# [MATERIAL SUPPLIED]
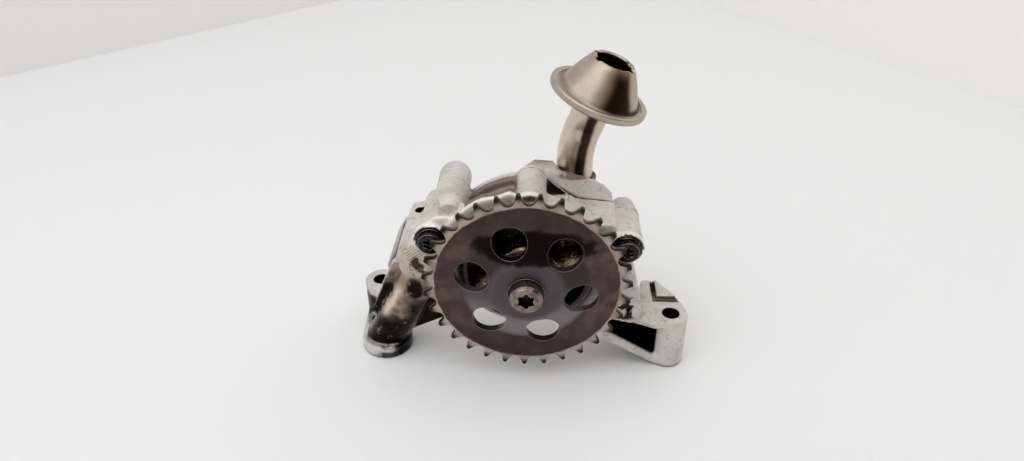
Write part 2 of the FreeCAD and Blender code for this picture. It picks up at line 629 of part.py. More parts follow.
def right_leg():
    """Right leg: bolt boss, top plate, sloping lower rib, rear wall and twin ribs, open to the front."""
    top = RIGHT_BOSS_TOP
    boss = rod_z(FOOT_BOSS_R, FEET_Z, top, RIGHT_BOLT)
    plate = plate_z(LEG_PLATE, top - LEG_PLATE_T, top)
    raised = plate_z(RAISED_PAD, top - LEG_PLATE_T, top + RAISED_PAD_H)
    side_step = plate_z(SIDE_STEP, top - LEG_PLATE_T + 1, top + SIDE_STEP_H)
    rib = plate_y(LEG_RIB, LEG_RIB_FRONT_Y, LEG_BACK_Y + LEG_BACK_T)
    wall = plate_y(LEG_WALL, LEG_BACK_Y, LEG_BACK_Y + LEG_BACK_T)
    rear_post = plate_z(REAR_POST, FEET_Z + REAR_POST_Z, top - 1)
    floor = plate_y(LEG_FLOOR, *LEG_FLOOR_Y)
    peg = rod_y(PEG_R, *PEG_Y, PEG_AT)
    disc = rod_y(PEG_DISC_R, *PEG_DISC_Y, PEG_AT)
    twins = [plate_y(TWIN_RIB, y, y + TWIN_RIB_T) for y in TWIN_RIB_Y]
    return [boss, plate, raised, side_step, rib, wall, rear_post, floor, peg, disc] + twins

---

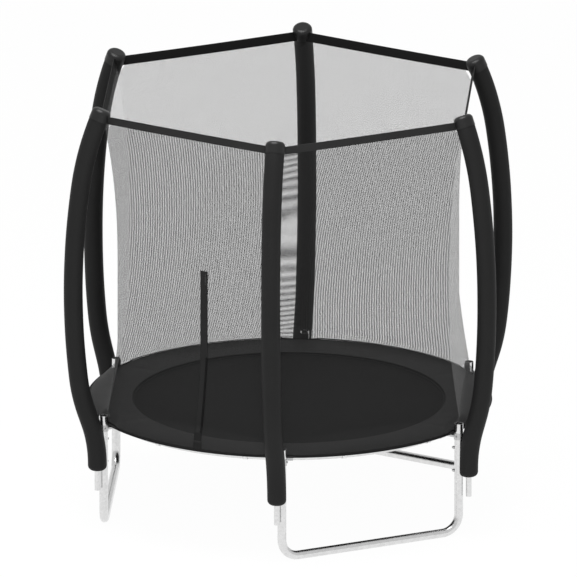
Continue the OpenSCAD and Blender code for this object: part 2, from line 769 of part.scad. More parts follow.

...

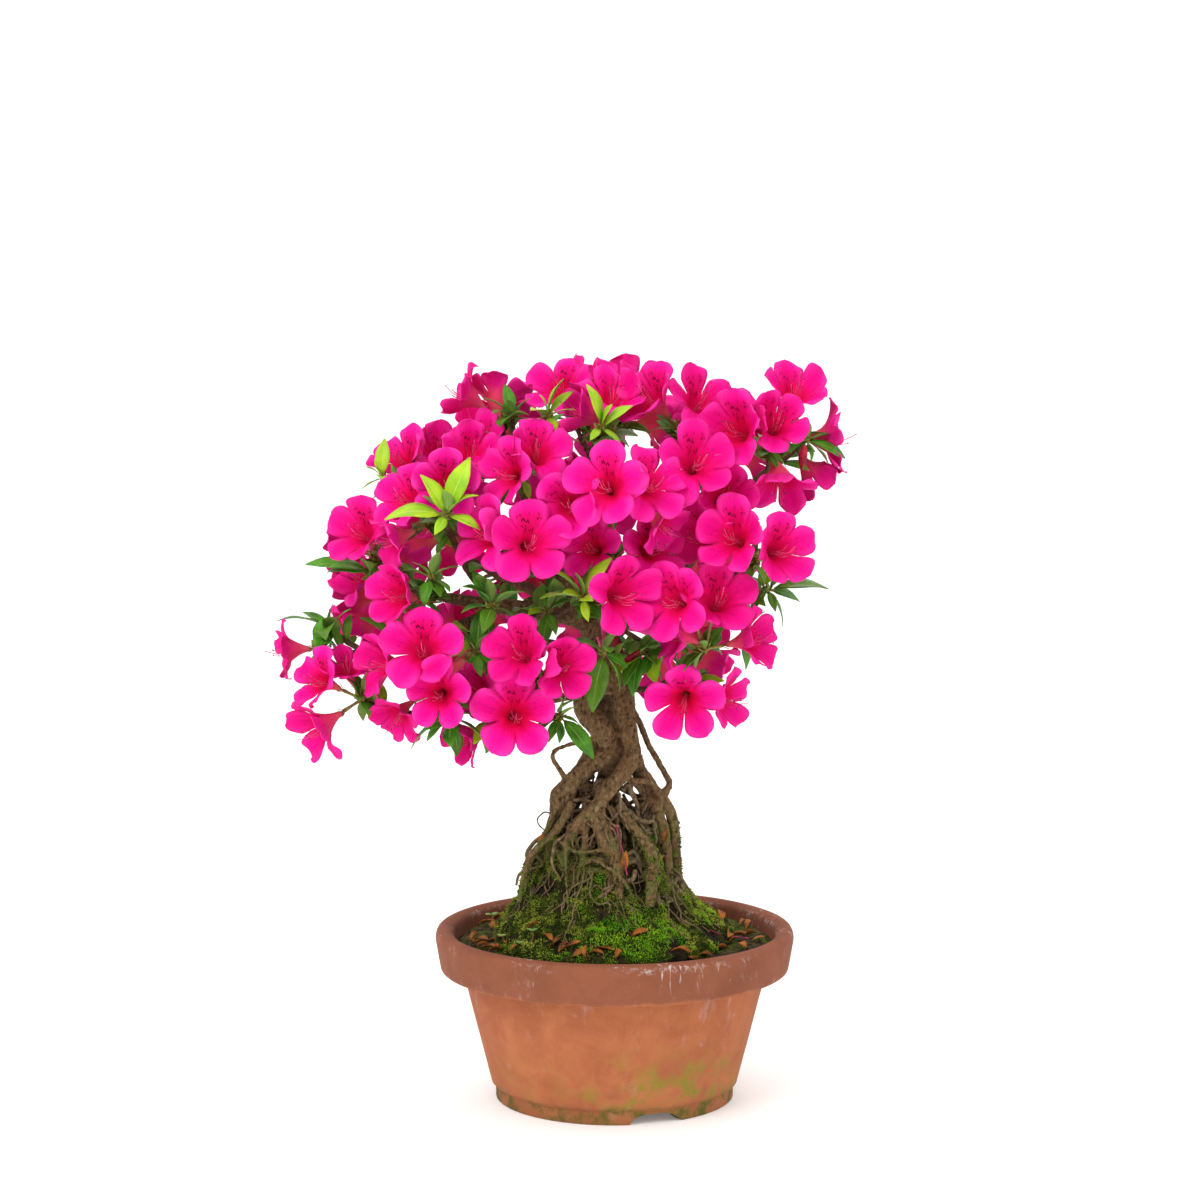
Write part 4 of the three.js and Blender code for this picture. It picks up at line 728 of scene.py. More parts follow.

# [SET TASK]
Pick out every line holding the string "More" and return it.

# [ANSWER IN FULL]
Write part 2 of the FreeCAD and Blender code for this picture. It picks up at line 629 of part.py. More parts follow.
Continue the OpenSCAD and Blender code for this object: part 2, from line 769 of part.scad. More parts follow.
Write part 4 of the three.js and Blender code for this picture. It picks up at line 728 of scene.py. More parts follow.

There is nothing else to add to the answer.